Rhythma Kaul, Deputy Editor, Health, picks her favourite read of 2021

Rhythma Kaul, Deputy Editor, Health, picks her favourite read of 2021

American writer Jean Webster’s 1912 novel that comprises a series of letters from an 18-year-old orphan to her unknown benefactor is humorous, full of innocence, and tells an absorbing story that transports the reader back to a world where people still wrote letters

It was after nearly two decades, I think, that I dropped a letter into a mailbox recently. Like most things instant taking over my world (barring instant coffee, thankfully), the humble inland letter was also replaced by emails before I knew it. No matter how much I thank a colleague for presenting me with Daddy-Long-Legs — a book written in 1912 by American writer Jean Webster, it still won’t be enough. An 18-year-old orphan’s college education is funded by an unknown benefactor on one condition — she writes to him regularly. Therefore, the book is in the form of a series of letters written by the principal character, Jerusha Abbott, to her unknown benefactor, whom she calls Daddy-Long-Legs. The letters are humorous, full of innocence, and as fascinating as the reason behind Jerusha calling her mysterious benefactor by that name.

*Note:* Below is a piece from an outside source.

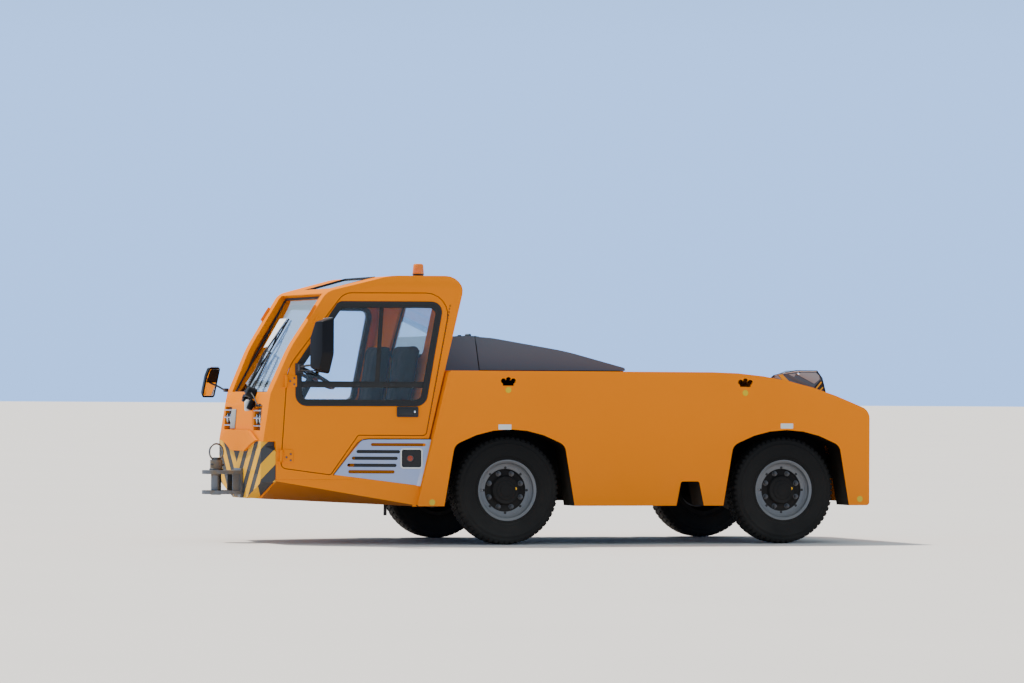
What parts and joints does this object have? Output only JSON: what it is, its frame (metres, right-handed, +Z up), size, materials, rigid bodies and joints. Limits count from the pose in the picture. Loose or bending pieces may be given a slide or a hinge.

“… Jerusha caught only a fleeting impression of the man — and the impression consisted entirely of tallness. He was waving his arm towards an automobile waiting in the curved drive. As it sprang into motion and approached, head on for an instant, the glaring headlights threw his shadow sharply against the wall inside. The shadow pictured grotesquely elongated legs and arms that ran along the floor and up the wall of the corridor. It looked, for all the world, like a huge, wavering daddy-long-legs”.

Rhythma Kaul (Courtesy Rhythma Kaul)
Rhythma Kaul (Courtesy Rhythma Kaul)

Each letter tells an absorbing story that transports you into the world when handwritten letters were a thing. The simplicity in her writing is capable of making you feel nostalgic; and raw emotions ooze out of each word. For me, it worked almost like a piece of performative writing that may want me to do what’s being narrated. Guess that explains my strong urge to post a letter.

As the ‘letter to the reader’ in the beginning explains, books are special because of how they can be interpreted in multiple ways by different people based on the individual’s life phase or state of mind. That Daddy-Long-Legs is particularly special is evident from the fact that, more than a century after it was written, it opened as a musical on November 19, 2021 at The Black Box Theatre in New Mexico, USA.

I am glad I discovered the book. I cannot wait to lay my hands on its sequel, Dear Enemy.